Purposely failed test: True.
EDIT: Found error here:
Word('[a-zA-Z0-9]')
should be:
Word(srange('[a-zA-Z0-9]'))
Is there a way to improve the Caret ‘^’ positioning of that error as to being pointing at the test data ‘example1’ and not at the keyword? That would have saved a lot of time here.
The basic answer to questions like this is usually to replace one or a few '+'
operators with '-'
operators. '-'
tells pyparsing to disable backtracking if an error is found in some subsequent match.
For instance, if you have a keyword in your grammar that is used nowhere else, then you should reasonably expect that any parse errors after that keyword are true errors, and not just mismatched alternatives. Following this keyword with '-'
is a good way to get your parser to indicate a specific error location, instead of just flagging that none of a set of higher-level alternatives was a match.
You do have to be careful with '-', and not just replace all instances of '+' with '-', since this would defeat all backtracking, and could keep your parser from matching legitimate alternative expressions.

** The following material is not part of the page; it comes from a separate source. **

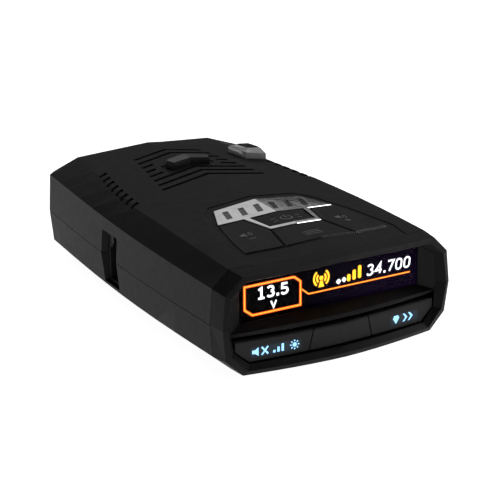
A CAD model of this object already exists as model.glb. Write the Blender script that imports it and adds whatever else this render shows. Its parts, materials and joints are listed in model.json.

So I was about to post that the following would improve your error messages:
clauses_mandatory_complex = (
Keyword('options')
- Literal('{')
+ Word('[a-zA-Z0-9]')
+ Literal(';')
+ Literal('}')
+ Literal(';')
)
But when I tried it, I didn't really get much better results. In this case, the confounding issue is your use of '&'
to get out-of-order Each matching, which, while perfectly legitimate in your parser, mixes up the exception handling (possibly uncovering a bug in pyparsing). If you replace '&'
with '+'
in your clauses_all_and
expression, you'll see the '-'
operator at work here:
options { example1; };
^(FATAL)
FAIL: Expected W:([a-z...), found 'e' (at char 10), (line:1, col:11)
And in fact, this points to a general debugging tactic with pyparsing: try out sub-expressions in isolation if complex expressions are not giving helpful exception messages.
Pyparsing does a lot of backtracking and retries when working with a grammar containing MatchFirst or Or expressions ('|'
and '^'
operators), but even more so when dealing with Each ('&'
operator). In your case, when I used '-'
operator a non-backtracking exception was raised, but Each demoted it to a backtracking one so that it could continue trying other combinations. I will look at this further to see if there is a good way to avoid this demotion.